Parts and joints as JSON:
==================================================

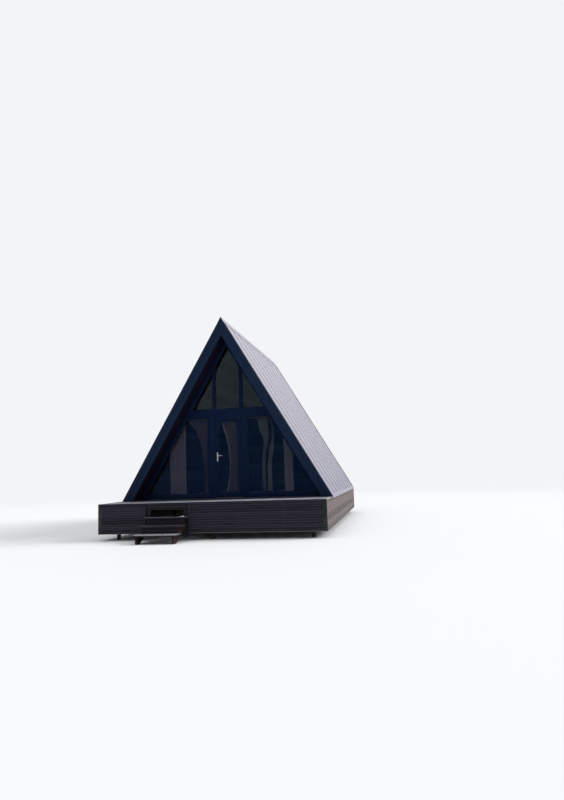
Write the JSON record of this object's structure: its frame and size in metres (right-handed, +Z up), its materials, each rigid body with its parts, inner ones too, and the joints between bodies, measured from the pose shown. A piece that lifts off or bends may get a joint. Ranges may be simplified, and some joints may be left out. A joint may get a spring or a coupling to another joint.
{
  "type": "a-frame cabin",
  "caption": "A-frame cabin with a steep metal-clad roof down to its deck, a glazed gable with a hinged door, an open terrace with boarded skirt and steps, on piles.",
  "frame": {"origin": "on the ground, under the middle of the whole plan with its steps", "axes": "+X to the right as seen from the front, +Y from the front to the back, +Z up"},
  "size_m": [6.0082, 10.52, 6.0929],
  "materials": {
    "pile_steel": "matt black coating",
    "frame_timber": "planed softwood",
    "impregnated_timber": "dark brown impregnation",
    "floor_boards": "oiled boards",
    "deck_boards": "grey stained, grooved boards",
    "skirt_boards": "dark stained narrow boards, weathered paler on the sides",
    "corner_trim": "dark green-black satin paint",
    "stringer_wood": "dark red-brown stain",
    "roof_sheet": "pale lavender-grey coating",
    "edge_trim": "blue-black satin coating",
    "fascia_paint": "blue-black satin coating",
    "lining_wood": "smoked varnish",
    "soffit_wood": "dark red-brown stain",
    "frame_profile": "blue-black foil",
    "glazing": "grey-toned double glazing, reflects bluish",
    "hardware": "white-silver coating",
    "hinge_coating": "blue-black satin coating",
    "rail_paint": "grey coating",
    "curtain_cloth": "grey and grey-green cloth"
  },
  "bodies": {
    "cabin": {"piles": "pile_steel", "long_beams": "impregnated_timber", "joists": "impregnated_timber", "floor": "floor_boards", "terrace_deck": "deck_boards", "skirt_front_left": "skirt_boards", "skirt_front_right": "skirt_boards", "skirt_over_steps": "skirt_boards", "skirt_sides": "skirt_boards", "skirt_back": "skirt_boards", "corner_posts": "corner_trim", "treads": "deck_boards", "step_risers": "skirt_boards", "stringers": "stringer_wood", "roof_left": "frame_timber", "roof_right": "frame_timber", "sheet_left": "roof_sheet", "sheet_right": "roof_sheet", "ridge_cap": "roof_sheet", "eave_flashings": "roof_sheet", "lining_left": "lining_wood", "lining_right": "lining_wood", "soffit_left": "soffit_wood", "soffit_right": "soffit_wood", "fascia_left": "fascia_paint", "fascia_right": "fascia_paint", "barge_left": "edge_trim", "barge_right": "edge_trim", "sill": "frame_profile", "lower_frame_left": "frame_profile", "lower_frame_right": "frame_profile", "upper_frame": "frame_profile", "transom": "frame_profile", "lower_glass": "glazing", "upper_glass": "glazing", "door_frame": "frame_profile", "frame_hinges": "hinge_coating", "back_wall_lower": "skirt_boards", "back_wall_upper": "skirt_boards", "back_transom": "fascia_paint", "upper_floor": "floor_boards", "curtain_rail": "rail_paint", "curtains_left": "curtain_cloth", "curtain_middle": "curtain_cloth", "curtains_right": "curtain_cloth"},
    "door": {"door_leaf": "frame_profile", "door_glass": "glazing", "door_handle": "hardware", "leaf_hinges": "hinge_coating"}
  },
  "joints": [
    {"name": "door_hinge", "type": "hinge", "parent": "cabin", "child": "door", "pos_m": [0.3875, -2.314, 2.115], "axis": [0, 0, 1], "range_deg": [0, 100]}
  ]
}
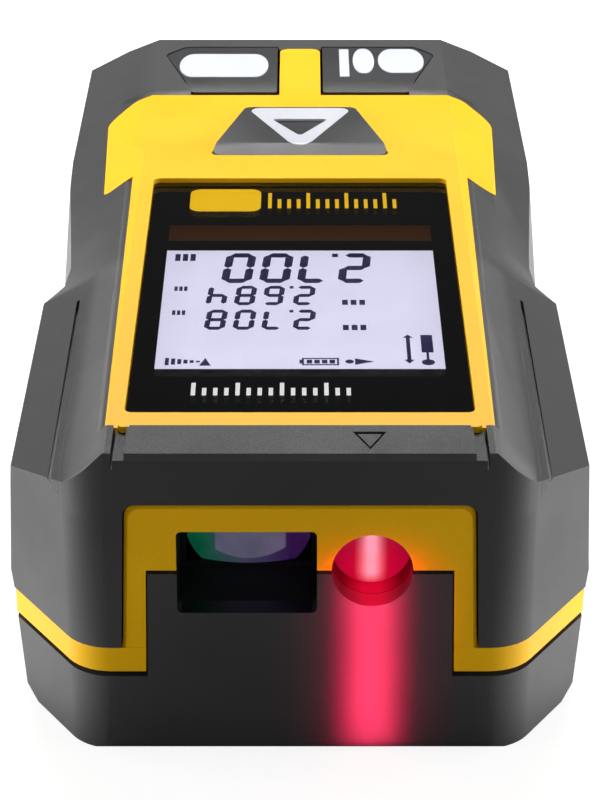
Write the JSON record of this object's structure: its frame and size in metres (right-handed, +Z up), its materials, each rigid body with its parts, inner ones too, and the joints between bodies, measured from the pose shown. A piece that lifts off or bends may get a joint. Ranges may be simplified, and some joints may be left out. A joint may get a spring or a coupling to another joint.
{
  "type": "laser distance meter",
  "caption": "Handheld laser distance meter: rubber-armoured case with a lit display, a measuring button, two keys, a laser port and a receiver port in the nose, and a sliding battery door.",
  "frame": {"origin": "on the flat underside, at the middle of the outline", "axes": "+Z up through the display, +Y from the nose towards the tail, +X to the right when looking at the nose with the display on top; the laser leaves along -Y"},
  "size_m": [0.0572, 0.115, 0.0327],
  "materials": {
    "armour": "fine moulded grain",
    "yellow_shell": "satin moulded",
    "dark_shell": "satin moulded",
    "seal": "matt",
    "door": "satin moulded",
    "plate": "satin, blank",
    "window": "polished",
    "mask": "gloss print",
    "gasket": "foam",
    "lcd": "polished, lit from behind",
    "backlight": "clear, diffusing",
    "holder": "moulded",
    "connector": "striped elastomer",
    "button": "satin",
    "white_mark": "two-shot moulded",
    "legend": "printed",
    "mat": "silicone",
    "dome": "bright",
    "board": "solder mask",
    "chip": "moulded epoxy",
    "buzzer_case": "moulded",
    "chassis": "die cast, dark",
    "hood": "matt black",
    "lens": "coated",
    "laser_glass": "tinted",
    "sensor_can": "gold flash",
    "shield": "tin plate",
    "flex": "polyimide film",
    "barrel": "turned",
    "ring": "black anodised",
    "cell_wrap": "plain wrap",
    "contact": "nickel plate",
    "screw": "zinc plate"
  },
  "bodies": {
    "case": {"upper_housing": "armour", "keypad_deck": "yellow_shell", "nose_band": "yellow_shell", "lower_shell": "dark_shell", "housing_seal": "seal", "rating_plate": "plate", "display_window": "window", "display_mask": "mask", "window_gasket": "gasket", "lcd_glass": "lcd", "lcd_backlight": "backlight", "lcd_holder": "holder", "lcd_connector": "connector", "keypad_mat": "mat", "dome_switches": "dome", "main_board": "board", "board_chips": "chip", "buzzer": "buzzer_case", "optics_chassis": "chassis", "receiver_hood": "hood", "receiver_lens": "lens", "photodiode": "sensor_can", "receiver_board": "board", "receiver_shield": "shield", "sensor_flex": "flex", "laser_barrel": "barrel", "laser_window": "laser_glass", "collimator_lens": "lens", "lens_ring": "ring", "laser_diode": "sensor_can", "battery_left": "cell_wrap", "battery_right": "cell_wrap", "battery_contacts": "contact", "battery_springs": "contact", "case_screws": "screw", "board_screws": "screw"},
    "measure_button": {"measure_button": "button", "measure_button_mark": "white_mark"},
    "left_key": {"left_key": "button", "left_key_mark": "legend"},
    "right_key": {"right_key": "button", "right_key_mark": "legend"},
    "battery_door": {"battery_door": "door"}
  },
  "joints": [
    {"name": "measure_button_press", "type": "slide", "parent": "case", "child": "measure_button", "axis": [0, 0, -1], "range_m": [0, 0.0007], "stiffness_N_per_m": 1500},
    {"name": "left_key_press", "type": "slide", "parent": "case", "child": "left_key", "axis": [0, 0, -1], "range_m": [0, 0.0007], "stiffness_N_per_m": 1500},
    {"name": "right_key_press", "type": "slide", "parent": "case", "child": "right_key", "axis": [0, 0, -1], "range_m": [0, 0.0007], "stiffness_N_per_m": 1500},
    {"name": "battery_door_slide", "type": "slide", "parent": "case", "child": "battery_door", "axis": [0, 1, 0], "range_m": [0, 0.06]}
  ]
}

==================================================

- [Aim]:
The entries above must be returned exactly.

- [Task result]:
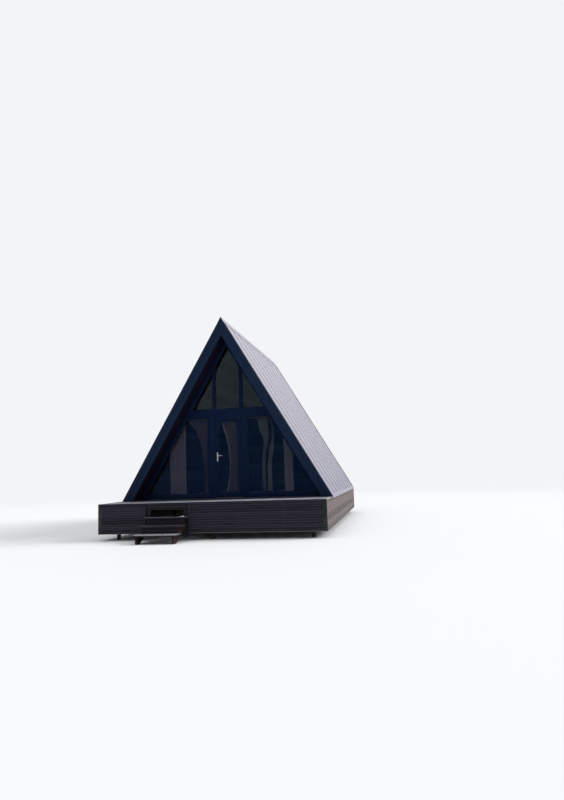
Write the JSON record of this object's structure: its frame and size in metres (right-handed, +Z up), its materials, each rigid body with its parts, inner ones too, and the joints between bodies, measured from the pose shown. A piece that lifts off or bends may get a joint. Ranges may be simplified, and some joints may be left out. A joint may get a spring or a coupling to another joint.
{
  "type": "a-frame cabin",
  "caption": "A-frame cabin with a steep metal-clad roof down to its deck, a glazed gable with a hinged door, an open terrace with boarded skirt and steps, on piles.",
  "frame": {"origin": "on the ground, under the middle of the whole plan with its steps", "axes": "+X to the right as seen from the front, +Y from the front to the back, +Z up"},
  "size_m": [6.0082, 10.52, 6.0929],
  "materials": {
    "pile_steel": "matt black coating",
    "frame_timber": "planed softwood",
    "impregnated_timber": "dark brown impregnation",
    "floor_boards": "oiled boards",
    "deck_boards": "grey stained, grooved boards",
    "skirt_boards": "dark stained narrow boards, weathered paler on the sides",
    "corner_trim": "dark green-black satin paint",
    "stringer_wood": "dark red-brown stain",
    "roof_sheet": "pale lavender-grey coating",
    "edge_trim": "blue-black satin coating",
    "fascia_paint": "blue-black satin coating",
    "lining_wood": "smoked varnish",
    "soffit_wood": "dark red-brown stain",
    "frame_profile": "blue-black foil",
    "glazing": "grey-toned double glazing, reflects bluish",
    "hardware": "white-silver coating",
    "hinge_coating": "blue-black satin coating",
    "rail_paint": "grey coating",
    "curtain_cloth": "grey and grey-green cloth"
  },
  "bodies": {
    "cabin": {"piles": "pile_steel", "long_beams": "impregnated_timber", "joists": "impregnated_timber", "floor": "floor_boards", "terrace_deck": "deck_boards", "skirt_front_left": "skirt_boards", "skirt_front_right": "skirt_boards", "skirt_over_steps": "skirt_boards", "skirt_sides": "skirt_boards", "skirt_back": "skirt_boards", "corner_posts": "corner_trim", "treads": "deck_boards", "step_risers": "skirt_boards", "stringers": "stringer_wood", "roof_left": "frame_timber", "roof_right": "frame_timber", "sheet_left": "roof_sheet", "sheet_right": "roof_sheet", "ridge_cap": "roof_sheet", "eave_flashings": "roof_sheet", "lining_left": "lining_wood", "lining_right": "lining_wood", "soffit_left": "soffit_wood", "soffit_right": "soffit_wood", "fascia_left": "fascia_paint", "fascia_right": "fascia_paint", "barge_left": "edge_trim", "barge_right": "edge_trim", "sill": "frame_profile", "lower_frame_left": "frame_profile", "lower_frame_right": "frame_profile", "upper_frame": "frame_profile", "transom": "frame_profile", "lower_glass": "glazing", "upper_glass": "glazing", "door_frame": "frame_profile", "frame_hinges": "hinge_coating", "back_wall_lower": "skirt_boards", "back_wall_upper": "skirt_boards", "back_transom": "fascia_paint", "upper_floor": "floor_boards", "curtain_rail": "rail_paint", "curtains_left": "curtain_cloth", "curtain_middle": "curtain_cloth", "curtains_right": "curtain_cloth"},
    "door": {"door_leaf": "frame_profile", "door_glass": "glazing", "door_handle": "hardware", "leaf_hinges": "hinge_coating"}
  },
  "joints": [
    {"name": "door_hinge", "type": "hinge", "parent": "cabin", "child": "door", "pos_m": [0.3875, -2.314, 2.115], "axis": [0, 0, 1], "range_deg": [0, 100]}
  ]
}
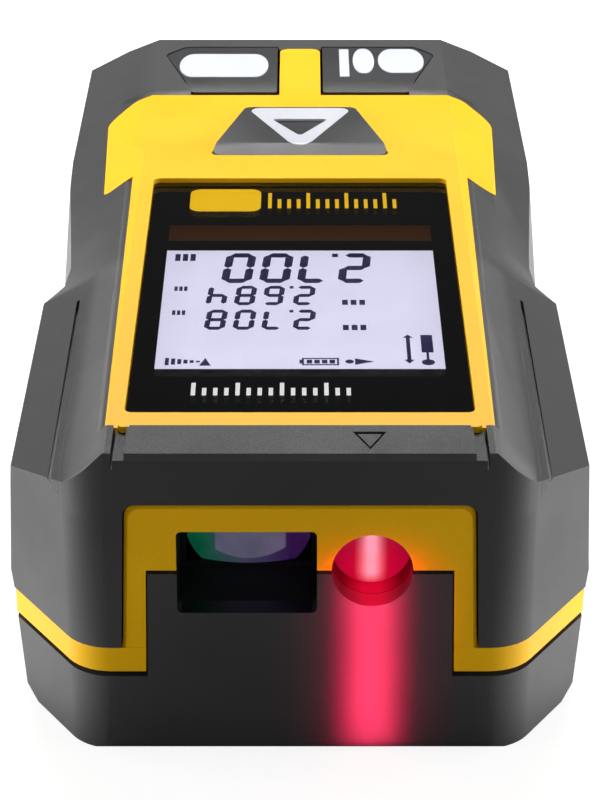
Write the JSON record of this object's structure: its frame and size in metres (right-handed, +Z up), its materials, each rigid body with its parts, inner ones too, and the joints between bodies, measured from the pose shown. A piece that lifts off or bends may get a joint. Ranges may be simplified, and some joints may be left out. A joint may get a spring or a coupling to another joint.
{
  "type": "laser distance meter",
  "caption": "Handheld laser distance meter: rubber-armoured case with a lit display, a measuring button, two keys, a laser port and a receiver port in the nose, and a sliding battery door.",
  "frame": {"origin": "on the flat underside, at the middle of the outline", "axes": "+Z up through the display, +Y from the nose towards the tail, +X to the right when looking at the nose with the display on top; the laser leaves along -Y"},
  "size_m": [0.0572, 0.115, 0.0327],
  "materials": {
    "armour": "fine moulded grain",
    "yellow_shell": "satin moulded",
    "dark_shell": "satin moulded",
    "seal": "matt",
    "door": "satin moulded",
    "plate": "satin, blank",
    "window": "polished",
    "mask": "gloss print",
    "gasket": "foam",
    "lcd": "polished, lit from behind",
    "backlight": "clear, diffusing",
    "holder": "moulded",
    "connector": "striped elastomer",
    "button": "satin",
    "white_mark": "two-shot moulded",
    "legend": "printed",
    "mat": "silicone",
    "dome": "bright",
    "board": "solder mask",
    "chip": "moulded epoxy",
    "buzzer_case": "moulded",
    "chassis": "die cast, dark",
    "hood": "matt black",
    "lens": "coated",
    "laser_glass": "tinted",
    "sensor_can": "gold flash",
    "shield": "tin plate",
    "flex": "polyimide film",
    "barrel": "turned",
    "ring": "black anodised",
    "cell_wrap": "plain wrap",
    "contact": "nickel plate",
    "screw": "zinc plate"
  },
  "bodies": {
    "case": {"upper_housing": "armour", "keypad_deck": "yellow_shell", "nose_band": "yellow_shell", "lower_shell": "dark_shell", "housing_seal": "seal", "rating_plate": "plate", "display_window": "window", "display_mask": "mask", "window_gasket": "gasket", "lcd_glass": "lcd", "lcd_backlight": "backlight", "lcd_holder": "holder", "lcd_connector": "connector", "keypad_mat": "mat", "dome_switches": "dome", "main_board": "board", "board_chips": "chip", "buzzer": "buzzer_case", "optics_chassis": "chassis", "receiver_hood": "hood", "receiver_lens": "lens", "photodiode": "sensor_can", "receiver_board": "board", "receiver_shield": "shield", "sensor_flex": "flex", "laser_barrel": "barrel", "laser_window": "laser_glass", "collimator_lens": "lens", "lens_ring": "ring", "laser_diode": "sensor_can", "battery_left": "cell_wrap", "battery_right": "cell_wrap", "battery_contacts": "contact", "battery_springs": "contact", "case_screws": "screw", "board_screws": "screw"},
    "measure_button": {"measure_button": "button", "measure_button_mark": "white_mark"},
    "left_key": {"left_key": "button", "left_key_mark": "legend"},
    "right_key": {"right_key": "button", "right_key_mark": "legend"},
    "battery_door": {"battery_door": "door"}
  },
  "joints": [
    {"name": "measure_button_press", "type": "slide", "parent": "case", "child": "measure_button", "axis": [0, 0, -1], "range_m": [0, 0.0007], "stiffness_N_per_m": 1500},
    {"name": "left_key_press", "type": "slide", "parent": "case", "child": "left_key", "axis": [0, 0, -1], "range_m": [0, 0.0007], "stiffness_N_per_m": 1500},
    {"name": "right_key_press", "type": "slide", "parent": "case", "child": "right_key", "axis": [0, 0, -1], "range_m": [0, 0.0007], "stiffness_N_per_m": 1500},
    {"name": "battery_door_slide", "type": "slide", "parent": "case", "child": "battery_door", "axis": [0, 1, 0], "range_m": [0, 0.06]}
  ]
}